The house was of course the spur to his research project which is focused on a sample of just over 1,200 Schaerbeekian Belle Époque houses – those built between 1880 and 1914 – for which the commune holds archive details including construction dates and architects’ names.
At the time of writing, he had pushed 632 leaflets through 632 letterboxes and has had 82 positive replies, which, Thomas tells me, is 12.97 per cent of the 1,212 houses on his list.
So there’s a long way to go and meanwhile, there is his day job – working for a regional agency for car parking management, adjusting and developing Schaerbeek’s parking policy and monitoring the validity of parking tickets. That’s a whole other fascinating subject but we stick to stained glass as Thomas explains how he “fell in love” with the house, buying it in 2018.

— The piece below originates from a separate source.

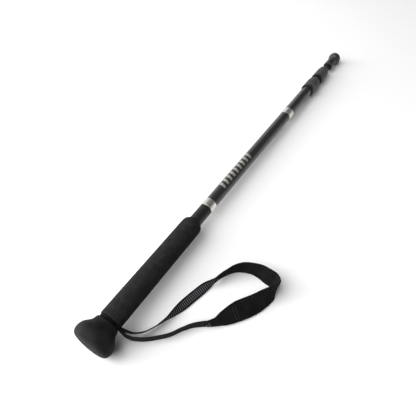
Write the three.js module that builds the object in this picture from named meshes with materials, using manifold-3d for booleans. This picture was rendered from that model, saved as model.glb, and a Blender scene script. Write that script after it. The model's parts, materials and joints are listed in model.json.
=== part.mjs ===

Like the one next door, it’s part of the Brussels Capital Region Architectural Heritage Inventory and comes with restrictions. The house had already been restored, keeping all its original features. However, Thomas ran into complications when he upgraded the heating to compensate for the fact that the magnificent but thin stained glass windows are prone to draughts and winters are a bit tough. Double-glazing is of course out of the question.
But there are compensations. Thomas gets a tax break if he opens his house to the public during the annual Brussels Heritage Days, usually the third weekend in September every year, when the public can pop round and look at his stained glass and other Belle Époque features from the inside. This year he hosted 400 visitors, but not, I imagine, all at the same time.
Looking out of the house, there’s virtually no other stained glass to be seen anywhere in a street like many others where post-war modernisation, comfort and convenience trumped architectural legacy.
So Thomas is on a crusade to prevent people like me from throwing out their remaining stained glass unless strictly necessary when we are doing home improvements. Or at least, if it must be thrown out, he hopes homeowners will help him record its existence for all time on camera first as a contribution towards his planned 300-page final report.
He struggled when he began his studies three years ago, as there’s no formal scholarly subject covering the role of stained glass windows in houses. “As an art historian, I couldn’t find anything at all relating to 19th and early 20th-century stained glass in houses in Belgium. And my professors are not experts in stained glass, they’re more specialists in sculpture, silver, and jewellery, so it’s a learning curve for my tutors too. It’s really research based on primary sources.”
His bespoke studying course, when not working on the commune’s car parking logistics, will end in 2026. But his field work – pushing leaflets through letter boxes – with end in spring 2024.
Which leaves a few months left for those of you on his stained glass hit list, to help Thomas compile a comprehensive photo library of a fine period in the thousand-year history of an amazing craft.
His details are below, but before I finish, just a brief word about another stranger who crossed the Meade threshold recently and, if not changed the world, also added to the sum of human knowledge.
A modest proposal
He was a dishwasher repair man who was very chatty and jolly as he sat hunched over the mechanics of a machine which was leaky and ominously noisy and clearly needed bits replacing. It took him two goes to identify the problem and during his second visit he seemed a bit more subdued than previously.
At one point he started asking about the house – not about the double-glazed, faded stained glass window above the kitchen door, which more recently so entranced Thomas, but about how long we’d been here and, crucially, from dishwasher man’s point of view, whether this house had ever been a restaurant.
I replied that indeed it had, as confirmed by the fact that for a long time after moving in we received a monthly catering trade magazine addressed to ‘Restaurant Il Campino’.
Further evidence had come from a very elderly neighbour early in our occupancy who made it perfectly clear on more than one occasion that his Friday night evening stroll along the road for a bowl of pasta in our house had been the highlight of his week.
In fact, it hadn’t been a restaurant for at least a decade before we moved in, even though the monthly catering mag still arrived, but the neighbour managed to make us feel guilty.
All this confirmatory information sent dishwasher man into a sort of trance as he looked around the room we were standing in and finally pointed to a particular spot and said wistfully: “Yes, yes, this is it, definitely, this is where I proposed to my wife.”
I heard myself congratulating him on proposing to someone I didn’t know in a restaurant I never knew but of which I now felt myself to be the custodian long after it needed one.
Then I told dishwasher man he simply had to bring his wife round for dinner to relive the memory. We’d set up a table in the exact spot where they once gazed into each other’s eyes, and, if he could remember exactly what they ordered, we’d make the same meal for him, for old times’ sake.
He slowly shook his head and said they had divorced long ago and the thought of being here with her way back then was too much to bear. He quietly finished his repair job, gave me the bill and left. If the dishwasher ever breaks down again, I’m going to have to find another dishwasher man.